Solution: Detecting failed Sensors

All of the SELECT statements are displayed in the following screenshot, as well as some of the results of glitching sensors and the number of minutes they failed to send their heartbeat. 

Let’s break down each of the statements and explain what we’re doing:
This first statement creates a DeltaStream Object of type STREAM that defines the layout of the sensor_data topic in our Kafka cluster. This gives us an entity that we can perform actions on against the topic.
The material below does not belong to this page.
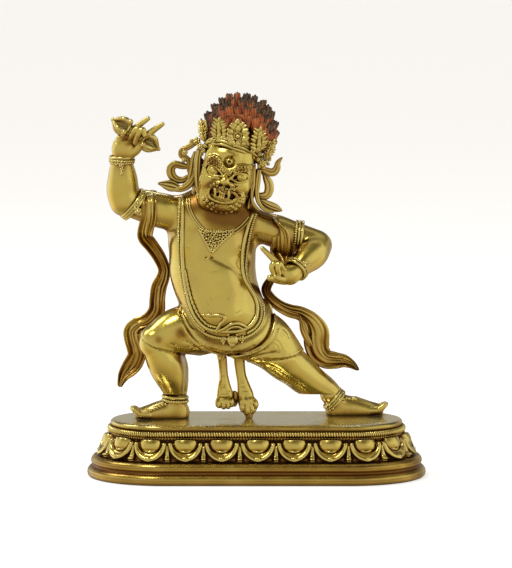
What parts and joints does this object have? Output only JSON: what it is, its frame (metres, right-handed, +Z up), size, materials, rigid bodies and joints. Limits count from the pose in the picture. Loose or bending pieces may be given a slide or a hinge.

  1. CREATE STREAM sensor_data (
  2. sensor_id VARCHAR, time_stamp BIGINT )
  3. WITH ('topic' = 'sensor_data', 'value.format' = 'json');

This part has the secret sauce to making this work: the ds_lag_bigint function. It is a built-in function to access the value of a column from a previous row within the same relation. This is particularly useful for scenarios where you need to compare or compute differences between rows. In our case, we use it to determine the time interval between consecutive sensor events. The function requires specifying the column from which to retrieve values and the number of rows from which to look back. For example, ds_lag_bigint(time_stamp, 1) returns the time_stamp from the previous row, allowing us to calculate the time difference between consecutive sensor readings and thus determine if the difference is outside our acceptable bound of 15 minutes.
Other than that, we’re creating the stream topic with a retention of 72 hours (in milliseconds) to ensure the data lasts long enough to run my tests. Finally, the FROM clause forces the SELECT to read from the beginning of the topic, and what field is the timestamp.

  1. -- This calculates the diff between current time_stamp and previous time_stamp per sensor
  2. CREATE STREAM sensor_history WITH ('kafka.topic.retention.ms' = '172800000') AS
  3. SELECT
  4. sensor_id,
  5. time_stamp,
  6. ds_lag_bigint (time_stamp, 1) OVER (
  7. partition by sensor_id
  8. ORDER BY time_stamp ROWS BETWEEN 1 PRECEDING AND CURRENT ROW
  9. ) AS prev_ts
  10. FROM
  11. sensor_data WITH ('starting.position' = 'earliest', 'timestamp' = 'time_stamp');

Next, we create a new Kafka Topic, bad_sensors, for any record in sensor_history with two timestamps greater than 15 minutes. This will be our list of sensors with anomalies that need to be researched. If they go online and offline outside of our acceptable range, they are likely failing, or something else needs to be investigated.

  1. -- This computes the diff between current and prev time_stamp values and picks the bad ones
  2. CREATE STREAM bad_sensors
  3. WITH
  4. ('kafka.topic.retention.ms' = '172800000') AS
  5. SELECT
  6. sensor_id,
  7. time_stamp,
  8. prev_ts,
  9. (time_stamp - prev_ts) AS diff
  10. FROM
  11. sensor_history
  12. WITH
  13. ('starting.position' = 'earliest')
  14. WHERE
  15. prev_ts IS NOT NULL
  16. AND (time_stamp - prev_ts) > (15 * 60);

Finally, let’s take a look at the data in bad_sensors. This formats out the current and previous heartbeat timestamps and the difference between them in minutes.

  1. SELECT
  2. sensor_id,
  3. FROM_UNIXTIME(prev_ts) AS fmt_prev,
  4. FROM_UNIXTIME(time_stamp) AS fmt_time,
  5. (time_stamp - prev_ts) AS diff
  6. FROM
  7. bad_sensors
  8. WITH
  9. ('starting.position' = 'earliest');

In a production environment, it would make sense for the bad_sensors data to be fed into a location that populates a dashboard where decisions can be made in near real-time. This could be something like Iceberg, Clickhouse, Databricks, Snowflake, or whatever you use.

Summary

This blog explores anomaly detection for real-time sensor data on a Kafka topic, using a 100-sensor setup with heartbeats every 5 minutes. We define anomalies as misses exceeding 15 minutes, simulate 100 days of data with Python, and apply DeltaStream to process it, racking history, calculating gaps with ds_lag_bigint, and pinpointing failures via SQL. This approach is streamlined for engineers and easily adaptable to production dashboards.